La situation dans la région et partout en Espagne s'aggrave, Barcelone subit de fréquents bombardements. Les enfants de la colonie, ils sont nombreux, ne sont plus en sécurité. Aussi sont-ils évacués par leurs protecteurs, par camions à travers la France, ils passeront par Paris et arriveront finalement à Nandrin en Belgique. Ils seront répartis dans la région dans des familles d'accueil. Parmi eux, José sera confié à une famille de Poulseur, Raymond viendra à Ouffet au Doyard chez Marie Villers et Esméralda à Oneux Comblain. Tout cela, Carmen ne l'apprendra que neuf mois plus tard à la réception d'une lettre envoyée par une des familles d'accueil avec cette photo prise à l'occasion d'une réunion des enfants le weekend ou lors des vacances au Doyard chez Marie Villers.

Voila neuf ans que la famille s'est dispersée, comment la réunir ?

Laurent ne peut rentrer en Espagne, trop dangereux, il est recherché par la police. Carmen, qui réside toujours à Barcelone avec Pilar, souhaite que les enfants la rejoignent. Laurent se montre réticent, il faut qu'elle travaille, comment va-t-elle pouvoir les élever, subvenir à leurs besoins ? En homme réfléchi, il la persuade d'attendre la réouverture des frontières, mais celle-ci se fait attendre, cela fait maintenant neuf ans que dure la séparation. Il est donc décidé que Carmen viendra en France. En attendant, Laurent, qui ne sait ni lire ni écrire, se rend en Belgique, à Ouffet, s'assurer du bien-être des enfants et évaluer les possibilités de s'installer.

La visite de Laurent s'étant avérée positive, il décide de faire appel à un passeur pour faire venir son épouse, le projet est mis sur pied. Le guide se fait largement payé, il faut dire qu'il risque sa vie s'il est pris, il est alors exécuté sur place sans autre forme de procès et les candidats à l'émigration conduits en prison.

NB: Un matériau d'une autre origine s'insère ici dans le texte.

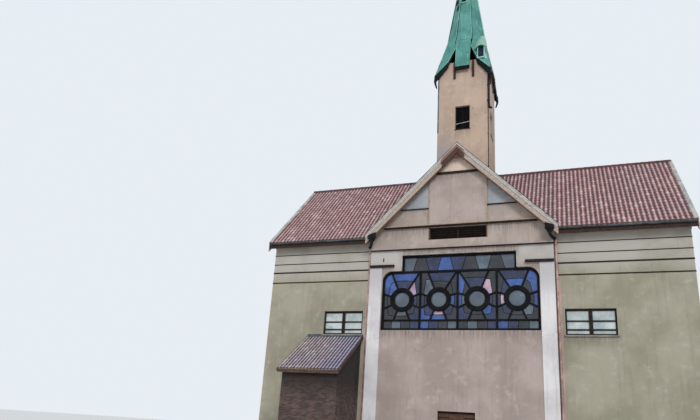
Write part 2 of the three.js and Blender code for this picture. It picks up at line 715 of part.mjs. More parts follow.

En octobre 1946, le 12 à la saint Pilar, Pilar et sa maman se rendent à Seu Durgell, à cette époque dernier village espagnol au pied des Pyrénées, ils s'installent à l'hôtel en attendant leur contact. Celui-ci se présente sous la forme d'un chauffeur de camionnette chargé de la récolte du lait dans les petites fermes disséminées au pied de la montagne. Ils parviendront au plus près de la frontière française, la maman cachée entre les cruches et la petite sur la banquette à côté du chauffeur et à qui on a bien recommandé de dire qu'elle accompagne son oncle dans sa tournée au cas où ils feraient l'objet d'un contrôle, ce qui s'est présenté par deux fois. Très tôt le matin, ils arrivent dans une petite ferme, les exploitants leur offrent le petit déjeuner et un grand bol de lait crémeux, Pilar s'en souvient comme si c'était hier.

Un second passeur se charge de leur faire passer la frontière et de les amener à Andorre où le papa les attend dans une auberge. Il arrive presque aussitôt et les voilà en route par des sentiers rocailleux pour une randonnée en montagne qui n'aura rien de touristique. Ils marcheront toute la journée jusque bien tard dans la soirée avant d'atteindre une cabane de berger où ils vont pouvoir s'étendre à même la paille et dormir, sans même penser à manger. Le lendemain, réveil à cinq heures, courbaturés, les pieds gonflés, une petite toilette dans le ruisseau tout proche, un frugal repas et l'interminable marche reprend jusqu'à l'arrivée sur la route qui mène à Andorre. Là, Carmen, les pieds gonflés, bleuis, est incapable de continuer, elle perdra tous les ongles des pieds. Un premier camion passe puis un deuxième qui s'arrête et les emmène, rien n'a changé ! Carmen avec les moutons dans la benne et Pilar sur la banquette aux côtés du chauffeur.

Arrivés à l'auberge où les attend Laurent, c'est l'euphorie. Père et fille auraient été incapables de se reconnaître s'ils s'étaient croisés dans la rue.

Ils rentrent tous les trois à Brial Bressols où ils vont encore rester un an jour pour jour car, hasard du calendrier, c'est encore un 12 octobre qu'ils se mettent en route pour Ouffet.